Many fans have complained about the predictable outcomes in both the Rumble and the title match, but I have no problem with them whatsoever. Last year I was in the minority; I found the Rock and Cena’s entire feud to be abhorrent. The whole work/shoot stuff was frivolous Regardless, the match was and most likely will be again a very successful moneymaking match. That’s why I cannot condemn them because the entire purpose of running a business is making money.
My grievances with the writing staff in the long scheme of things are essentially irrelevant. However, they are still irksome to someone who has watched wrestling for so long and someone who doesn’t admire their intelligence being insulted (e.g the duct tape finish to a LAST MAN STANDING’S match or the main event debacle). Sometimes “sports entertainment” finishes are serviceable to the story and wildly entertaining, e.g Dude Love vs. Stone Cold Steve Austin at Over The Edge 1998 . But in a match that had so much anticipation and such a colossal ideal, a finish like this comes off cheap.
My intelligence were also insulted by glaring logic flaws in the finish. The lights going out is often overlooked by many critics, but the logic behind it especially under these circumstances is ridiculous. I mean how did the Shield shut off the lights during an event that is ran by Vince McMahon? And oh yeah, why did the referee pause for a minute before starting to count the Rock out? I don’t care how often it happens. Lack of application of the rules will always be annoying.
As I mentioned before, the thing that was most evident at the Rumble was the lack of effort by the wrestlers. Hell, I’ve seen better efforts on display at your ordinary Raw. Of course, limitations are often the issue in such a heavily scripted product, so putting the blame on the wrestlers would be ignorant on my behalf.
Meanwhile, the road-agents (who I praised who doing such a creative job of thinking of inventive spots and mapping together some really well formatted matches) gave a rather pedestrian effort.Their lack of effort was exposed big time during the the Rumble – a match that’s reputation has been based upon both great booking and mapped out plan.
Don’t get me wrong, there were several things I liked about the match, although there were too many times where the wrestlers were laying down doing nothing, in addition the finish was uninspired and the match lacked belief that Cena was in peril of being eliminated. An outcome being predictable isn’t a problem. It’s when the match doesn’t tease that the predictable outcome might be untrue (see Undertaker’s Wrestle Mania recent matches for an example of effectively teasing the audience).

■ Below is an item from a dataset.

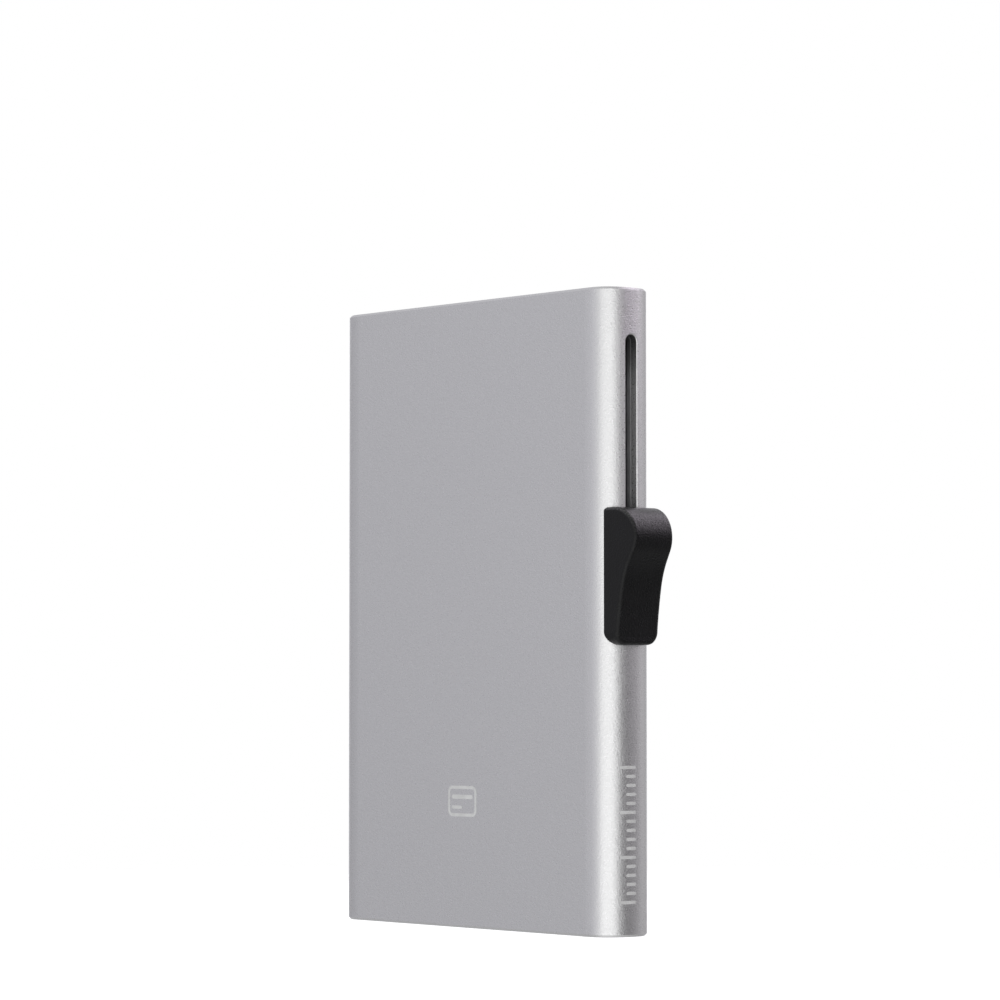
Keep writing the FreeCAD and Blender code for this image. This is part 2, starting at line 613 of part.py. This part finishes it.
def build():
    """Every sub-part by its node name."""
    return {
        "sleeve": sleeve(),
        "mouth_frame": mouth_frame(),
        "bottom_plug": bottom_plug(),
        "guide_rail": guide_rail(),
        "edge_rail": edge_rail(),
        "edge_spring": edge_spring(),
        "lower_bumper": bumper(PLUG_PLATE, CARRIAGE_BOTTOM - BUMPER_GAP),
        "upper_bumper": bumper(CARRIAGE_TOP + TRAVEL + BUMPER_GAP, FRAME_BOTTOM),
        "front_liner": liner(-1),
        "rear_liner": liner(1),
        "front_felt": felt_strip(-1),
        "rear_felt": felt_strip(1),
        "thumb_slider": thumb_slider(),
        "slider_base": slider_base(),
        "carriage": carriage(),
        "brake_spring": brake_spring(),
        "card_lifter": card_lifter(),
        "lifter_shoe": lifter_shoe(),
        "base_screw_lower": base_screw(BASE_SCREW_Z[0]),
        "base_screw_upper": base_screw(BASE_SCREW_Z[1]),
        "lifter_screw_lower": lifter_screw(LIFTER_SCREW_Z[0]),
        "lifter_screw_upper": lifter_screw(LIFTER_SCREW_Z[1]),
    }


os.makedirs("parts", exist_ok=True)
for name, shape in build().items():
    box_size = shape.BoundBox
    print(
        f"{name:20s} solids {len(shape.Solids)} valid {shape.isValid()} volume {shape.Volume:9.2f}"
        f"  x {box_size.XMin:7.2f} {box_size.XMax:7.2f}  y {box_size.YMin:6.2f} {box_size.YMax:6.2f}"
        f"  z {box_size.ZMin:6.2f} {box_size.ZMax:6.2f}"
    )
    shape.exportStep(f"parts/{name}.step")
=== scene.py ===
"""Looks for a slim aluminium card case with a black thumb slider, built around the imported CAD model.

Everything is in metres, in the CAD's own frame: +Z up towards the mouth, +X towards the slider's side
and -Y the front face. The CAD parts keep their shapes. This script gives every part its material, adds
the etched marks, and sets up a pale floor, soft studio light and the camera.
"""

import bmesh
import bpy
import json
import math
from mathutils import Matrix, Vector
from mathutils.bvhtree import BVHTree


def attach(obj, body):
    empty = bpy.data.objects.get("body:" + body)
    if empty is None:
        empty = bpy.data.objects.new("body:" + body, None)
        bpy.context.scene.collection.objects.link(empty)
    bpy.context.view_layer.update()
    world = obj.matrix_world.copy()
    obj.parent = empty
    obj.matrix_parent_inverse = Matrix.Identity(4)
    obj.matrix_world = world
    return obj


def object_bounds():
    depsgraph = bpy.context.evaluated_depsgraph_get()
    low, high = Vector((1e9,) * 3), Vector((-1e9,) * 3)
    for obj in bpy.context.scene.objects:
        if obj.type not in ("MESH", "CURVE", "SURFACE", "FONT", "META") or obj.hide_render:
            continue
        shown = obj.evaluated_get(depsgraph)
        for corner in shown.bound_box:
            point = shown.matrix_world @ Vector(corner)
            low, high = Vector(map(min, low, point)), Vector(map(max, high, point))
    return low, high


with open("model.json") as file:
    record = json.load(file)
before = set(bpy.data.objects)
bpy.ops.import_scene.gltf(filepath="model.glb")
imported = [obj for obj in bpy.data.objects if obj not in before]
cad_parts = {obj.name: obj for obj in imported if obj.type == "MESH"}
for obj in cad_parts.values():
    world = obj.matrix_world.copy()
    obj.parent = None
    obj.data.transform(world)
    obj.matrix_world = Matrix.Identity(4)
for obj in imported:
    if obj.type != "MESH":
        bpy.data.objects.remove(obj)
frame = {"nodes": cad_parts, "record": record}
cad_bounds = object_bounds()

MM = 0.001
NODES = frame["nodes"]

# ---- etched marks, on the sleeve ----------------------------------------------------------------
MARK_PROUD = 0.012 * MM
MARK_DEPTH = 0.03 * MM
MARK_STEP = 0.15 * MM  # the longest side of a mark's faces
WELD_DISTANCE = 0.0005 * MM
STROKE = 0.5 * MM
STROKE_END_STEPS = 5  # steps round half of a stroke's end
CORNER_STEPS = 8
CARD_SIGN_PLACE = (-1.3 * MM, 19.7 * MM)  # across the front and up from the bottom
CARD_SIGN_SIZE = (7.0 * MM, 4.8 * MM)
CARD_SIGN_CORNER = 0.8 * MM
CARD_SIGN_MARGIN = 0.9 * MM  # between the sign's outside and the two lines in it
CARD_STRIPE_STROKE = 0.65 * MM
CARD_STRIPE_RISE = 0.14  # above the sign's middle, as a share of its height
CARD_NOTE_DROP = 0.2  # below the middle
TICK_MIDDLE_Y = -0.75 * MM
TICK_BOTTOM_Z = 5.2 * MM
TICK_SPACING = 1.35 * MM
TICK_COUNT = 16
TICKS_PER_LONG_TICK = 5
LONG_TICK = 3.0 * MM
SHORT_TICK = 1.9 * MM

# ---- slider, from its moulded faces to the upward ones that the thumb rubs ----------------------
SLIDER_SPECULAR = 0.19
RUBBED_SPECULAR = 0.9  # on average, because it varies from spot to spot
MOST_RUBBED = 1.2  # the largest shine that rubbing can add
RUBBED_FROM, RUBBED_TO = 0.1, 0.7  # upward part of the faces' direction
SPECKLE_LOW, SPECKLE_HIGH = 0.3, 1.7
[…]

Despite an overused finish, Randy Orton and Antonio Cesaro had a very good match. They need to allow Cesaro to have longer matches and with less restrictions – because he’s can consistently put on good matches. Both Sheamus and Damien Sandow also gave a solid effort in a match that’s hard to pull off (tables match). Additionally, Bo Dallas and Wade Barrett feud appears to be promising; the undersized rookie getting the best of the big bully can be a very fun angle. And up to this point, I have been impressed by Bo Dallas’ performances. He has good snap to his moves, good agility, and good intensity.
Once again, CM Punk showed why he’s the best talker in wrestling. Both his promos tonight were excellent. Above all, he was outraged about losing (which expressed how important the title is). The lack of this is something that frustrates about Cena’s character. He seemingly never cares afterwards that he lost a title match. I guess to send a message to kids that it’s not the end of the world to lose? It diminishes the prestige of the title nevertheless.
Speaking of Cena, I found his match with Rhodes unnecessary. Nobody benefited from the match. I am also frankly tired of these purposely bad segments – the Diva’s segment, Karaoke and Dance Off. Whenever they happen, I end up changing the channel. After I changed it this week, I found myself fully engaged into the Goodfellas and probably wouldn’t have switched it back if it wasn’t for me intrigued into the main event segment. Does the WWE want people to change the channel? The low-brow humor is one of the main reasons I stopped watching WWE for 6 months.
Anyway, aside from the goofy way Heyman got caught lying, the main event segment was gold. Lesnar’s return actually took a back seat due to Heyman’s brilliant performance. Heyman has played an extremely convincing weasel character. His facial expressions, mannerisms, versatility, and knowing when and why to say something are all top-notch in making the character work. The piece about being a promoter and lying was something for the ages, and these segments with both men should only get better. I think it’s safe to say that Brock Lesnar vs. Triple H will happen and even CM Punk vs. Undertaker. I foresee Undertaker saving Triple H from a beating from the Shield because of their “mutual respect”. Either way, this segment was officially the one that jump started the road to Wrestlemania.